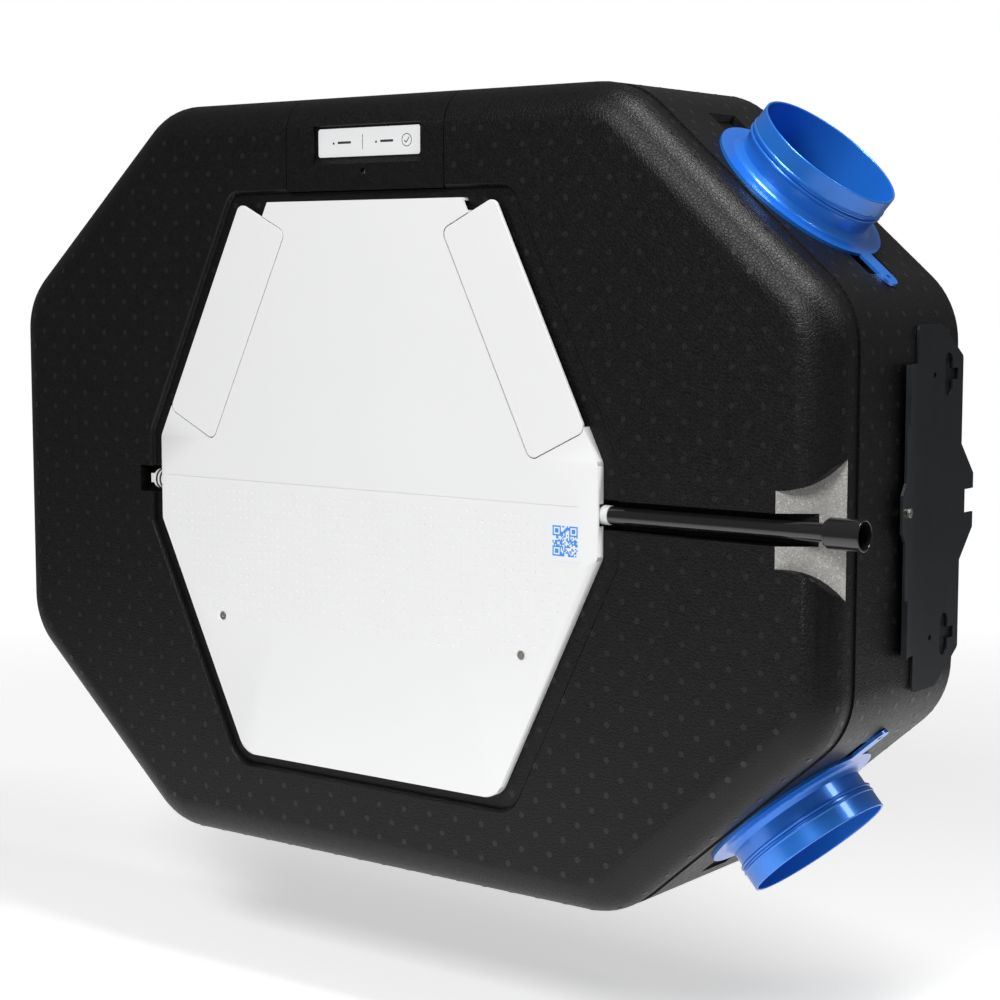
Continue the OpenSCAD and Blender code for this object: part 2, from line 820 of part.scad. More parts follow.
module control_screw() color([0.45, 0.45, 0.46])
    difference() {
        bar_y(0, control_screw_z, 3.2, face_y + 4.5, face_y + 8);
        bar_y(0, control_screw_z, 1.3, face_y + 4, face_y + 6, $fn = 6);
    }

// Drain -------------------------------------------------------------------
module drain_pipe() color([0.06, 0.06, 0.065])
    difference() {
        bar_x(drain_y, drain_z, drain_diameter / 2, collar_end + slip, socket_start + 6);
        bar_x(drain_y, drain_z, drain_diameter / 2 - pipe_wall, collar_end, socket_start + 6 + cut);
    }

module drain_socket() color([0.06, 0.06, 0.065])
    difference() {
        union() {
            bar_x(drain_y, drain_z, socket_diameter / 2, socket_start + 3, socket_start + socket_length);
            bar_x(drain_y, drain_z, socket_diameter / 2 - 2, socket_start, socket_start + 4);
        }
        bar_x(drain_y, drain_z, drain_diameter / 2, socket_start - cut, socket_start + 10);
        bar_x(drain_y, drain_z, socket_bore / 2, socket_start + 8, socket_start + socket_length + cut);
    }

module drain_plug() color([0.93, 0.93, 0.92])
    difference() {
        union() {
            bar_x(drain_y, drain_z, plug_radius, plug_start - 17, plug_start - slip);
            bar_x(drain_y, drain_z, 7.2, plug_start - 1, plug_start + 8);
            block([plug_start - 31, drain_y - 2, drain_z - 5.5], [plug_start - 15, drain_y + 2, drain_z + 5.5]);
        }
        for (x = [plug_start - 6, plug_start - 12])
            difference() {
                bar_x(drain_y, drain_z, plug_radius + cut, x - 1.5, x + 1.5);
                bar_x(drain_y, drain_z, plug_radius - 2, x - 2, x + 2);
            }
    }

module plug_orings() color([0.05, 0.05, 0.05])
    for (x = [plug_start - 6, plug_start - 12])
        translate([x, drain_y, drain_z])
            rotate([0, 90, 0])
                rotate_extrude()
                    translate([plug_radius - 0.5, 0])
                        circle(1.5);

// Duct spigots ------------------------------------------------------------
module duct_spigot(level) color([0.25, 0.52, 0.85])
    at_port(1, level) {
        inner = duct_radius - duct_wall;
        neck = duct_radius - 2;
        bead = duct_length - 23;
        difference() {
            rotate_extrude() {
                // The sleeve, the flange with its cone, the neck, the double bead and the collar
                translate([inner, -sleeve_length])
                    square([duct_radius + 1 - inner, sleeve_length + 1]);
                translate([inner, 0])
                    square([flange_radius - inner, flange_thickness]);
                polygon([[inner, 0], [duct_radius + 6, 0], [duct_radius + 6, flange_thickness],
                    [duct_radius + 2, flange_thickness + 2], [neck, flange_thickness + 8],
                    [neck, duct_length - 8], [inner, duct_length - 8]]);
                for (z = [bead - 3, bead + 3])
                    translate([duct_radius - 1, z])
                        circle(2);
                translate([inner, bead])
                    square([duct_wall, duct_length - bead - duct_wall / 2]);
                translate([duct_radius - duct_wall / 2, duct_length - duct_wall / 2])
                    circle(duct_wall / 2);
            }
            translate([0, 0, -sleeve_length - cut])
                cylinder(r = inner, h = duct_length + sleeve_length + 2 * cut);
        }
        // The pull tab
        difference() {
            union() {
                translate([flange_radius - 8, -11, 0])
                    cube([42, 22, flange_thickness]);
                translate([flange_radius + 34, 0, 0])
                    cylinder(r = 11, h = flange_thickness);
            }
            translate([flange_radius + 34, 0, -cut])
                cylinder(r = 3, h = 10);
        }
    }

module duct_spigot_top_right() duct_spigot(1);
module duct_spigot_bottom_right() duct_spigot(-1);

module port_seals() color([0.08, 0.08, 0.08])
    for (side = [1, -1], level = [1, -1])
        at_port(side, level)
            translate([0, 0, 6 - sleeve_length])
                difference() {
                    cylinder(r = port_radius, h = 22);
                    translate([0, 0, -cut])
                        cylinder(r = duct_radius + 1 + slip, h = 30);
                }

// Hanging brackets --------------------------------------------------------
// A bracket's side view: its first value is the depth Y, its second the height Z
module bracket_side() {
    half = bracket_height / 2;
    tip = -2;
    notch = hook_notch / 2;
    difference() {
        union() {
            rounded([[web_front_y, half], [back_y - 52, half], [back_y, half - 34], [back_y, 34 - half],
                [back_y - 52, -half], [web_front_y, -half]], [6]);
            polygon([[back_y - 10, hook_half], [back_y, hook_half], [tip, notch + 16], [tip, -notch - 16],
                [back_y, -hook_half], [back_y - 10, -hook_half]]);
        }
        translate([tip - 20, -notch])
            square([40, hook_notch]);
        for (z = [-slot_z, slot_z]) {
            translate([slot_y, z])
                rounded([[-9, -22], [-9, 22], [9, 22], [9, -22]], [8]);
            translate([slot_y, z - 6])
                square([22, 12]);
            translate([slot_y - 32, z])
                circle(bracket_hole);
        }
    }
}

// A frame on the front strip, which is folded outwards from the web's front edge
module at_strip()
    translate([web_x, web_front_y, 0])
        rotate([0, 0, strip_fold])
            children();

module wall_bracket(side) color([0.2, 0.23, 0.27])
    placed(side, 1) {
        strip = bracket_height / 2 - 39;
        lug = 31;
        difference() {
            union() {
                translate([web_x, 0, 0])
                    rotate([90, 0, 90])
                        linear_extrude(bracket_steel)
                            bracket_side();
                // The front strip and its lug
                at_strip() {
                    block([0, -strip_width, -strip], [bracket_steel, 1.4, strip]);
                    translate([0, -strip_width, 0])
                        rotate([90, 0, 90])
                            linear_extrude(bracket_steel)
                                polygon([[1, lug], [-12, lug - 12], [-12, 12 - lug], [1, -lug]]);
                    for (level = [1, -1])
                        placed(1, level)
                            block([0, -strip_width, strip - 60], [6, bracket_steel - strip_width, strip]);
                }
            }
            at_strip()
                bar_x(lug_screw_y, 0, 2.6, -5, bracket_steel + 5);
        }
    }

module wall_bracket_left() wall_bracket(-1);
module wall_bracket_right() wall_bracket(1);

module bracket_screws() color([0.6, 0.6, 0.62])
    for (side = [1, -1])
        placed(side, 1)
            at_strip()
                difference() {
                    union() {
                        bar_x(lug_screw_y, 0, 5, bracket_steel, bracket_steel + 3);
                        bar_x(lug_screw_y, 0, 2.4, -4, bracket_steel + 1);
                    }
                    bar_x(lug_screw_y, 0, 2, bracket_steel + 1, bracket_steel + 4, $fn = 6);
                }

front_shell();
rear_shell();
divider_left();
divider_right();
divider_top();
divider_bottom();
controller_housing();
circuit_board();
terminal_blocks();
cable_gland();
port_seals();
exchanger_gaskets();
fan_housing_left();
fan_housing_right();
fan_motor_left();
fan_motor_right();
impeller_left();
impeller_right();
temperature_sensors();
drain_pipe();
drain_socket();
wall_bracket_left();
wall_bracket_right();
bracket_screws();
front_cover();
cover_insulation();
cover_screws();
code_label();
exchanger_core();
exchanger_frame();
exchanger_strap();
drain_manifold();
filter_door_left();
filter_door_right();
door_plug_left();
door_plug_right();
filter_frame_left();
filter_frame_right();
filter_media_left();
filter_media_right();
filter_tab_left();
filter_tab_right();
control_cover();
display_label();
control_screw();
drain_plug();
plug_orings();
duct_spigot_top_right();
duct_spigot_bottom_right();
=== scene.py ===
"""Looks of a wall-hung heat recovery unit: foam body, white cover, blue duct spigots.

Every length is in metres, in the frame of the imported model: X to the right, Y from the front to
the wall, Z up. Sizes come from the boxes of the model's own nodes wherever a node has them.
"""

from __future__ import annotations

import json
import logging
import math
from collections.abc import Iterable, Sequence
from dataclasses import dataclass
from enum import Enum
from functools import cached_property

import bmesh
import bpy
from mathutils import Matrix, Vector

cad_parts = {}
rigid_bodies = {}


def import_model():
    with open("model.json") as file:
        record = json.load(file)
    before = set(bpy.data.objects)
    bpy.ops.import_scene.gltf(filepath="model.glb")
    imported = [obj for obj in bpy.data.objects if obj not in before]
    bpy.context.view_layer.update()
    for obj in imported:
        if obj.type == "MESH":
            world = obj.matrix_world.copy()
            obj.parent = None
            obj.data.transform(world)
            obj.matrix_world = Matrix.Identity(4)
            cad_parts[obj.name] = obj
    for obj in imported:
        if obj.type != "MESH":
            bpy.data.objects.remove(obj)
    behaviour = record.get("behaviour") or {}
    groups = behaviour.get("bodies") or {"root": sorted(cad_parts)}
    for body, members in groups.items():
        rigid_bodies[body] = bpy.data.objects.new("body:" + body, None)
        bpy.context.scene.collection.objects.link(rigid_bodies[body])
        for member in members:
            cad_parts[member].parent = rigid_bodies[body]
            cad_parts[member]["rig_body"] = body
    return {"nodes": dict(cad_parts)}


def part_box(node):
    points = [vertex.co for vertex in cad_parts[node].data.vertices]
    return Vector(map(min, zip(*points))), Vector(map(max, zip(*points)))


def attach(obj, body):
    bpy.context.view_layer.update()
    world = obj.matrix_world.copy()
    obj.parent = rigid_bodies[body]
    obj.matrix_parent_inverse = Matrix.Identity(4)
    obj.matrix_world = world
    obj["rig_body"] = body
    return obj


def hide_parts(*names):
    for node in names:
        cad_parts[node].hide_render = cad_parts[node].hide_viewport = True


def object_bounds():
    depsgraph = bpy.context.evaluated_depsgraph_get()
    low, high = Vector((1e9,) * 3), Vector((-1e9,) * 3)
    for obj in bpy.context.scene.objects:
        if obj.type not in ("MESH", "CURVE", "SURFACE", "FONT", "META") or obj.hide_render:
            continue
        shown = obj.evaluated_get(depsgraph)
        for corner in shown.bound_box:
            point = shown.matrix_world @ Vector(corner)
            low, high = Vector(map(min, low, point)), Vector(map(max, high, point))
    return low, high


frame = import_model()
CAD_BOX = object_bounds()

LOG = logging.getLogger("heat_recovery_unit")
MM = 0.001
WELD = 0.002 * MM
LEVEL = 0.01 * MM
FRONT = Vector((0.0, -1.0, 0.0))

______

__What is asked__:
Give again the run of lines that opens at the line with "front_shell();" and closes at the line with "obj.matrix_world = Matrix.Identity(4)", exactly, and only that run.

__Finished exercise__:
front_shell();
rear_shell();
divider_left();
divider_right();
divider_top();
divider_bottom();
controller_housing();
circuit_board();
terminal_blocks();
cable_gland();
port_seals();
exchanger_gaskets();
fan_housing_left();
fan_housing_right();
fan_motor_left();
fan_motor_right();
impeller_left();
impeller_right();
temperature_sensors();
drain_pipe();
drain_socket();
wall_bracket_left();
wall_bracket_right();
bracket_screws();
front_cover();
cover_insulation();
cover_screws();
code_label();
exchanger_core();
exchanger_frame();
exchanger_strap();
drain_manifold();
filter_door_left();
filter_door_right();
door_plug_left();
door_plug_right();
filter_frame_left();
filter_frame_right();
filter_media_left();
filter_media_right();
filter_tab_left();
filter_tab_right();
control_cover();
display_label();
control_screw();
drain_plug();
plug_orings();
duct_spigot_top_right();
duct_spigot_bottom_right();
=== scene.py ===
"""Looks of a wall-hung heat recovery unit: foam body, white cover, blue duct spigots.

Every length is in metres, in the frame of the imported model: X to the right, Y from the front to
the wall, Z up. Sizes come from the boxes of the model's own nodes wherever a node has them.
"""

from __future__ import annotations

import json
import logging
import math
from collections.abc import Iterable, Sequence
from dataclasses import dataclass
from enum import Enum
from functools import cached_property

import bmesh
import bpy
from mathutils import Matrix, Vector

cad_parts = {}
rigid_bodies = {}


def import_model():
    with open("model.json") as file:
        record = json.load(file)
    before = set(bpy.data.objects)
    bpy.ops.import_scene.gltf(filepath="model.glb")
    imported = [obj for obj in bpy.data.objects if obj not in before]
    bpy.context.view_layer.update()
    for obj in imported:
        if obj.type == "MESH":
            world = obj.matrix_world.copy()
            obj.parent = None
            obj.data.transform(world)
            obj.matrix_world = Matrix.Identity(4)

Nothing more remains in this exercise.